TUSD’s MAS social engineering exposed

Arizona Republic columnist Doug MacEachern exposes the tangled web of social engineers behind TUSD’s Mexican American Studies program in column that appeared this weekend. MacEachren outlines the recent federal court decision will paves the way for ideologues to grab classrooms away from educators and place it in the hands of indoctrinators.

Bit of leftist engineering in Tucson expensive
by Doug MacEachren for the Arizona Republic

Federal Judge David C. Bury has released his plan for dispatching racial segregation in the Tucson Unified School District, and, as expected, it includes all manner of social engineering and good intentions.

At a cost of $60 million per year, the judge’s plan — just the latest in this 37-year-old desegregation case — will have unpleasant, unplanned consequences, the worst of which almost certainly will include what Judge Bury seeks to avoid: an inferior, ideology-ridden education for the mostly poor, mostly minority students at woebegotten TUSD.

Before Bury’s decision on Wednesday, TUSD already had spent about $158 per student more on administration overhead than the state average. Now, per Bury, it will hire dozens of minority advisers, counselors and recruiters. The district will spend still more on adults busying themselves outside TUSD’s classrooms.

Student discipline in an already chaotic environment will worsen, given Bury’s order that disciplinary discrepancies between minorities and Anglos must magically disappear. There is no real-world way for that to happen except with unspoken policy of ignoring bad behavior by some students and punishing others.

And … yes … TUSD’s ethnic-studies program is about to make its triumphant return.

Bury now identifies the courses as “culturally relevant” classes. It is a euphemism. Bury’s culturally-relevant curricula are being designed for TUSD by Augustine Romero, the same person who designed the courses identifying the genocidal, disease-spreading “European invader” as the usurper of Hispanic students’ Aztec legacy.

For all those giddy Marxists and Friere-ians at the Mexican-American studies department, this is going to be like May Day in Red Square.

Judge Bury assured that pre-ordained outcome when he hired Willis Hawley as the “special master” to oversee the process of constructing a new, non-segregationist TUSD.

A professor emeritus in education at the University of Maryland, Hawley is a well-established advocate of race-conscious education policies. Hawley’s ideas of “culturally responsive pedagogy” are largely interchangeable with those of Romero and the entire cast of education revolutionaries and university activists supporting Romero’s vision.

They are of a tight circle of race-centric education theorists.
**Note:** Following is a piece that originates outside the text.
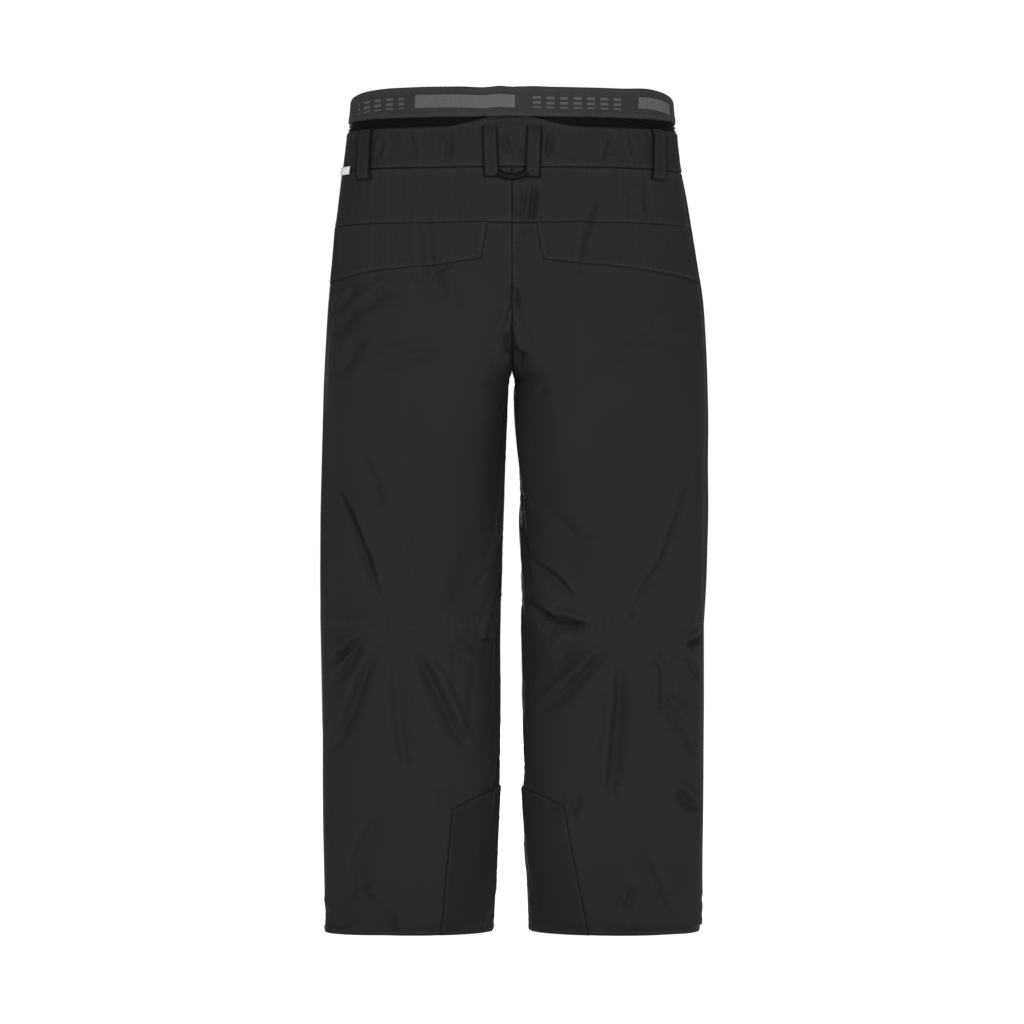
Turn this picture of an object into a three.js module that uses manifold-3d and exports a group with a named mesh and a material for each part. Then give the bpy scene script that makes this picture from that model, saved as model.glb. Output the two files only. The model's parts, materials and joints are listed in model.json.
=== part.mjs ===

They cite each other. They feed off each other. And, as we see now at TUSD, they prop up each other’s missions.

In a paper that Hawley wrote on culturally-responsive pedagogy in 2011, he cited as reference the work of Romero and the University of Arizona’s Julio Cammarota, a zealot on behalf of Romero’s program at TUSD.

Reference citations in Hawley’s writings on race and education amount to a Who’s Who of invitees to the notorious summer “transformative” seminars co-sponsored by TUSD’s Mexican-American studies program and its activist-supporters at nearby UA.

Hawley has written supportively regarding the radical race-education theories of academics like Jeffrey Duncan Andrade, Jason Irizarry and David Stovall — all of whom (according to TUSD records) were compensated, featured speakers at the transformative seminars sponsored by MAS. Hawley is a member of that tribe.

Nowhere is the evidence of Hawley’s prejudices clearer than in his selection of Nolan Cabrera and Jeffrey Milem, both of UA, to perform an allegedly independent statistical study of the performance of the Romero-designed MAS program at TUSD.

Whatever its academic efficacy (and it has been resoundingly trashed by experts), their “Empirical Study of the Effects of Mexican American Studies Participation on Student Achievement” is anything but independent.

Milem testified in 2011 in behalf of the MAS program during the investigation into whether the program broke state law. He has been an enthusiastic booster of both the MAS classes and the department’s “transformative” seminars for years.

Cabrera, meanwhile, is not merely an on-the-record advocate of Romero’s program, he identifies himself on his own resume as being under contract with MAS.

Under “Academic Activities/Service,” Cabrera cites himself as: “Statistical consultant, Department of Mexican American Studies, Tucson Unified School District, 2010- present.”